After some months, however, it seemed as though the Brighton line raids had petered out. By the late summer of 1961, the
Daily Express
crime team, and indeed the rest of Fleet Street, had become preoccupied by the police manhunt launched on 23 August for the A6 murderer who had shot dead Michael Gregsten and raped and shot his mistress, Valerie Storie. James Hanratty was eventually arrested and charged; his trial opened at Bedford Assizes on Monday 22 January 1962 amid a flurry of media coverage. In the early hours of Friday 26 January, the day the Hanratty case was adjourned for the weekend, an event occurred that caused the
Daily Express
to prematurely use what would, in a year’s time, become an iconic headline by presumptuously declaring …

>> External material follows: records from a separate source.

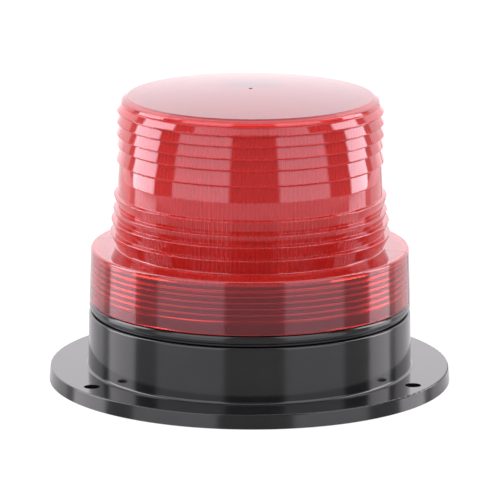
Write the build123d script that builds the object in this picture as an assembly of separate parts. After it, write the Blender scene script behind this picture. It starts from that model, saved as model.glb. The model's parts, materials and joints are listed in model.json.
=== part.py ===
from build123d import *
import math
import os

# Flange-mounted LED warning beacon. Millimetres, +Z up, origin at the centre of the underside.
# The front is -Y. The base stands on z = 0 and the lens unscrews upwards.

# ---------------------------------------------------------------- base housing
flange_radius = 82.5
flange_top_radius = 82.0
flange_thickness = 5.8
flange_edge_round = 0.5
mount_hole_count = 3
mount_hole_radius = 3.25
mount_hole_circle = 75.0
mount_hole_first_angle = 90.0

wall_foot_radius = 66.5
wall_top_radius = 66.1
wall_foot_fillet = 1.0
wall_top_round = 0.8
deck_top = 28.7
deck_thickness = 2.5
deck_underside = deck_top - deck_thickness

recess_radius = 62.4
recess_depth = 5.8
cavity_radius = 59.0

neck_radius = 62.25
neck_thickness = 2.8
neck_top = 53.1
neck_bore_radius = neck_radius - neck_thickness

# ---------------------------------------------------------------- screw thread of neck and lens
thread_pitch = 2.5
thread_depth = 0.9
thread_clearance = 0.35
thread_crest_width = 0.58
thread_flank_run = 0.52
thread_bury = 0.4
male_thread_start = 38.225
male_thread_turns = 5.5
female_thread_start = male_thread_start + thread_pitch / 2
female_thread_turns = 5.3

# ---------------------------------------------------------------- lens
lens_bottom = 33.6
lens_foot_radius = 65.95
lens_shoulder_radius = 65.2
shoulder_height = 55.65
shoulder_round = 1.1
shoulder_underside = 53.8
skirt_bore_radius = neck_radius + thread_depth + thread_clearance
drum_foot_radius = 54.6
drum_foot_height = 56.0
drum_bore_foot_radius = 51.6
drum_bore_top_radius = 49.9

lower_ledges = [(54.9, 62.5), (54.5, 67.9), (54.1, 72.4), (54.2, 78.1)]
lower_crests = [(57.5, 62.1), (57.0, 67.4), (56.1, 71.8), (55.9, 77.6)]
band_middle = (53.95, 85.0)
upper_crests = [(54.7, 92.0), (54.4, 98.2), (54.8, 102.9), (54.7, 107.8), (54.6, 112.2)]
upper_valley_radii = [53.5, 53.2, 53.2, 53.1, 53.0]
prism_return = 0.8
lip_groove = (52.5, 114.9)
lip_edge = (53.0, 115.6)
lip_shoulder = (52.4, 116.8)
dome_rim_radius = 50.1
dome_rim_height = 118.2
dome_top = 121.0
dome_thickness = 2.6
gate_pip_radius = 0.8
gate_pip_height = 0.3

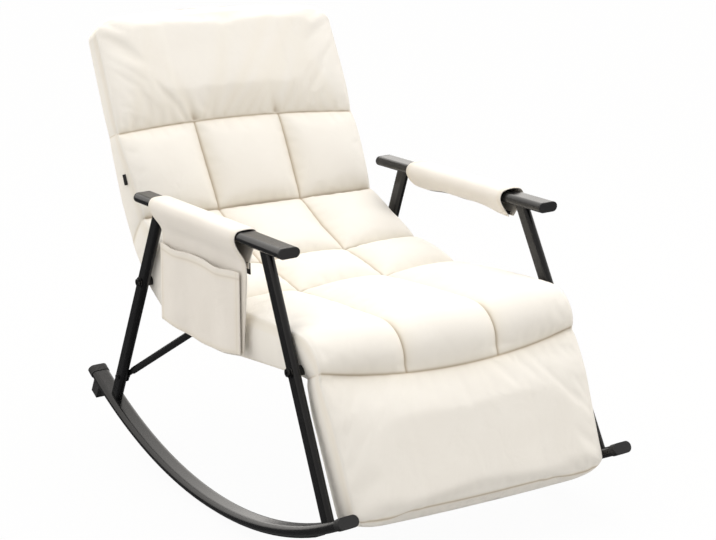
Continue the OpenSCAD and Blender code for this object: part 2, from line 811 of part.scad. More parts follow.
// Seat surface: the front roll about the footrest hinge, then seams measured along and above the rails
seat_base = web_low + strap_t + fit;
nose_inner_r = 24;
nose_seam_angle = 183;
nose_low_angle = 238;
nose_steps = 7;
seat_crease_h = 109;
seat_crease_share = 1.055;
seat_seam_heights = [28.7, 46.1];
seat_seam_shares = [0.52, 0.772];

function nose_station(angle, r) = [r * [cos(angle), sin(angle)], nose_inner_r * [cos(angle), sin(angle)]];
seat_seams = [
    [0, nose_top_r],
    [rail_run * seat_seam_shares[0], seat_seam_heights[0]],
    [rail_run * seat_seam_shares[1], seat_seam_heights[1]],
    [rail_run * seat_crease_share, seat_crease_h]
];
nose_back_row = [for (k = [0 : 3])
    nose_station(nose_low_angle + (nose_seam_angle - nose_low_angle) * k / 3, nose_front_r)];
nose_row = [for (k = [0 : nose_steps]) nose_station(
    nose_seam_angle + (90 - nose_seam_angle) * k / nose_steps,
    nose_front_r + (nose_top_r - nose_front_r) * k / nose_steps)];
front_row = concat(nose_row, [for (k = [1 : row_steps])
    straight_row(seat_seams[0], seat_seams[1], seat_base)[k]]);

// Room left in the seat for the hinge brackets, the moving frames and their rolls
hinge_room_r = 47;

module hinge_room(hinge, r) {
    for (side = [-1, 1]) translate([0, hinge.y, hinge.z]) mirror([side < 0 ? 1 : 0, 0, 0])
        disc_x(roll_x, cushion_x + over, r);
}

roll_x = rail_x - rail_w / 2 - pin_head_t;
foot_room_r = 75.5;

module roll_room(hinge, r)
    translate([0, hinge.y, hinge.z]) disc_x(-cushion_x - over, cushion_x + over, r);

module bracket_room(hinge, bolt) {
    for (side = [-1, 1]) mirror([side < 0 ? 1 : 0, 0, 0])
        across(rail_outer - ease, arm_plate_x + plate_t)
            link_plate(hinge, [0, bolt.y, bolt.z], bracket_r, bracket_r + ease);
}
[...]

A Jesse James-style mail train robbery by moonlight on a lonely stretch of track in Essex failed, it is believed, only because a delayed freight train came along first. The goods train exploded a military-type detonator placed on the line between Colchester and Marks Tey and jolted to an emergency stop. The detonator - the first of 14 found by the driver - was meant for the mail train, police think.
The gang is believed to have been poised to strike, grab mail bags containing thousands of pounds, and escape by car on the A12 London-Ipswich road. Yesterday, police were searching the area of Stanway Woods, alongside the line, for clues. Signalman George Drinkell, on duty at Marks Tey signal box at the time, said: ‘Just after 2.30 am Colchester rang to say the goods train had passed through. But it never reached me. Then I heard from Colchester that the driver had phoned to say he had been stopped by detonators. A few minutes later the train arrived at my box. The driver told me he was very frightened when he stopped the train - he thought he would be coshed as he got out’.